富士山の頂上の辺りにある、と思ってください。さらに、ラパス空港は、もっと高く、なんど約4000メートルのところにあり、その名もエルアルト(スペイン語で、高い、という意味)と言います。
●ここへ行ったことがある読者の方(殆どいないと思いますが、もしいたら、是非お便りください)なら、わかるでしょう。 エルアルト空港に飛行機から降り立ったあの瞬間のめまいが。この空港、ボーディングブリッジ(空港待合室のあるゲートから、
飛行機まで直接歩いて行くことの出来る可動式通路で、普段皆さんも使っている)などありませんから、昔の様に、飛行機からはタラップでおります。
●外の空気を吸った瞬間、空気がうすい、と直感します。そうですよね。飛行機の中は加圧され、地上より少し上空にいるレベルに設定されていて、空気も人間が苦しくないようになっています。その中から、いきなり、富士山より高いところへ放り出されるのですから。
●とにかく、コツは、ゆっくり一歩一歩く事。絶対に急いではいけません。30秒もすると酸欠症状が出てきます。 息を深くゆっくり吸います。体がだんだんに重くなってきますが、それで正常です。でも苦しい!
●このラパス空港、パイロットにとっては、とても手ごわいところです。高度が高いので空気が薄く、エンジンのパワーが落ちます。 離陸時に飛行機が十分な浮力を得るには一定速度に達する必要がありますが、ここラパスでは、薄い空気の為、普段より長い滑走距離が必要になってきます。
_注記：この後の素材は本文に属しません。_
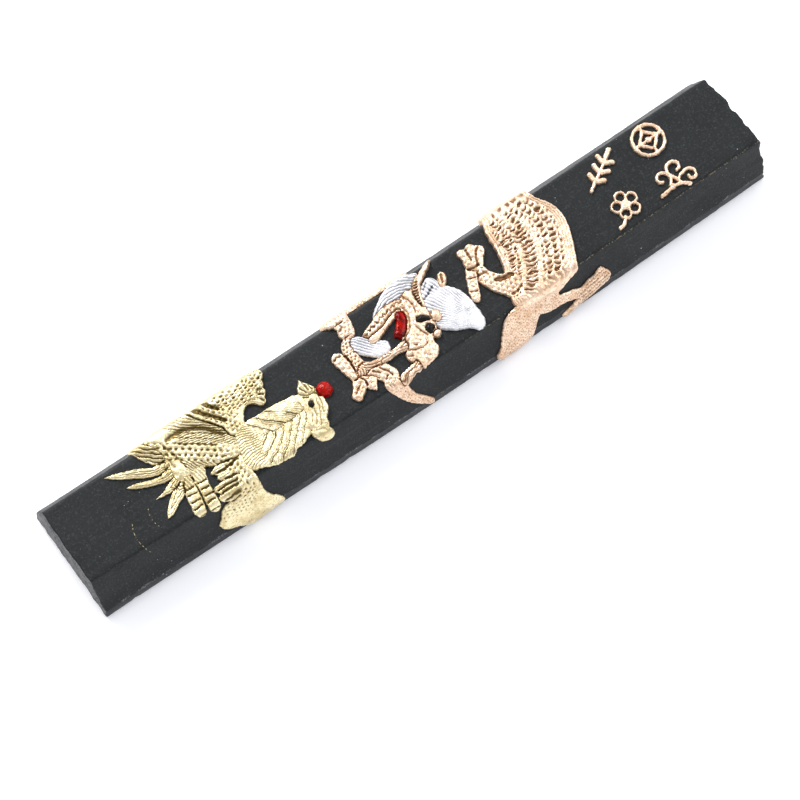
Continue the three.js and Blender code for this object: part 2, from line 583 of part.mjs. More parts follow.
    points: [[20.4, -8.6], [20.1, -10.2], [19.3, -11.2], [20.1, -11.8], [21.2, -12.2], [22.8, -12.3],
      [24.4, -12.6], [25.7, -13.1], [26.5, -13.5], [26.5, -13.5], [25.4, -13.9], [24.2, -14.6],
      [23.2, -15.3], [23.3, -16.1], [24.2, -16.4], [25.4, -15.9], [27.0, -15.1], [29.0, -14.5],
      [31.0, -14.1], [32.2, -13.8], [32.8, -13.1], [32.8, -12.2], [32.3, -11.3], [31.8, -10.6],
      [31.4, -10.1], [30.8, -10.4], [30.2, -10.9], [29.2, -11.1], [28.2, -11.4], [27.4, -11.8],
      [26.4, -11.3], [25.2, -10.8], [24.0, -10.5], [23.5, -10.0], [23.4, -9.0], [22.4, -8.2],
      [21.0, -7.9]],
  },
];

const PEARL = { x: -15.85, s: -1.1, radius: 1.25, height: 1.0, rings: 5, sectors: 20 };

// ---- Ornaments: generic raised line patterns, each about its own middle ----

// A line of that width along a smooth open curve, with round ends.
function stroke(points, width = STROKE_WIDTH) {
  const through = points.map(([x, s]) => new THREE.Vector3(x, s, 0));
  const curve = new THREE.CatmullRomCurve3(through, false, "centripetal");
  const count = Math.max(2, Math.ceil(curve.getLength() / OUTLINE_STEP));
  const sides = { left: [], right: [] };
  for (let i = 0; i <= count; i++) {
    const point = curve.getPointAt(i / count);
    const along = curve.getTangentAt(i / count);
    const aside = new THREE.Vector2(-along.y, along.x).multiplyScalar(width / 2);
    sides.left.push(new THREE.Vector2(point.x + aside.x, point.y + aside.y));
    sides.right.push(new THREE.Vector2(point.x - aside.x, point.y - aside.y));
  }
  const shape = new THREE.Shape([...sides.right, ...sides.left.reverse()]);
  const ends = [points[0], points[points.length - 1]].map(([x, s]) => disc(x, s, width / 2));
  return [shape, ...ends];
}

function disc(x, s, radius) {
  return new THREE.Shape().absarc(x, s, radius, 0, 2 * Math.PI);
}

function ring(x, s, radius, width = STROKE_WIDTH) {
  const shape = disc(x, s, radius + width / 2);
  shape.holes.push(disc(x, s, radius - width / 2));
  return shape;
}

// A sprig: a slanting stem with three pairs of leaves, and one leaf at its tip.
function leafSpray() {
  const leafLength = 1.45;
  const leaf = ([x, s], angle) =>
    stroke([[x, s], [x + leafLength * Math.cos(angle), s + leafLength * Math.sin(angle)]], 0.85);
  const joints = [[-1.5, -0.95], [0.0, -0.1], [1.4, 0.8]];
  const tip = [2.2, 1.4];
  const pairs = joints.flatMap((joint) => [...leaf(joint, 1.6), ...leaf(joint, -0.45)]);
  return [...stroke([[-3.0, -1.9], ...joints, tip]), ...pairs, ...leaf(tip, 0.55)];
}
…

エンジンパワーが弱いのですから当然です。
●ラパスから飛び立つ飛行機に乗ってみると分かりますが、飛行機はまず滑走路の端でブレーキをしっかりかけ、エンジンを最大出力にします。 そして、十分に力をためてから、発進。やっと滑走し始めますが、走っても、走ってもなかなか離陸しません。未だか、未だか、このままでは滑走路がなくなるのでは、と思っていると、やっと離陸になります。
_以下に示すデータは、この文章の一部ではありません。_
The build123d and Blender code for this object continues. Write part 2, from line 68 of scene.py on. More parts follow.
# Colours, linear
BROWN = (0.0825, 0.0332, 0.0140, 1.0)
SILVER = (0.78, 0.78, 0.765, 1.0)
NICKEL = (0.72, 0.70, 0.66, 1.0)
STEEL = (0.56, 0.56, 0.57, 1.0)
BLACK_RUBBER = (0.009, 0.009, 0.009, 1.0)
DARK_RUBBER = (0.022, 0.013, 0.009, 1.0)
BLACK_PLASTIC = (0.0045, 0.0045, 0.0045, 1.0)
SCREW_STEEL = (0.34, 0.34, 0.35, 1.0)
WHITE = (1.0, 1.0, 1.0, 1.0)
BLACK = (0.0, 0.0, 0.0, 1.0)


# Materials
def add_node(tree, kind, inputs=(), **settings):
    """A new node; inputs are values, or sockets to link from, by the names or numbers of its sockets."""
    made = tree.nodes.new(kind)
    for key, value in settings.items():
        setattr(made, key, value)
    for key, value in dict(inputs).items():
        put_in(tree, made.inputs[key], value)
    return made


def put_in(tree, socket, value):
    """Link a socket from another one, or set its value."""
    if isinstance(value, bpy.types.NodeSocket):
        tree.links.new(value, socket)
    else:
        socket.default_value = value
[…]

●更に怖い事に、この空港は街より高い所にある為、滑走路の端から町へ向かって崖になっていて、飛行機が離陸した途端、地面が落ち込んだ地形になっています。もし、飛行機のエンジンが滑走中に故障して、滑走路をオーバーランしたら?とか、何かの理由でエンジンパワーが足らず、テイクオフできなかったら等と想像しただけで寒気がしてきます。当時私は年に4-5回、この経験をしていました。
●さらに、アメリカの航空会社などは、パイロットが高度による酸欠状態になり、操縦に支障が無い様、到着から出発までの間、酸素マスクの着用を義務付けています。
●想像ください。自分の乗っている飛行機のパイロット全員がコクピットの中で酸素マスクをつけている様子を。でもそのくらい空気が薄いのです。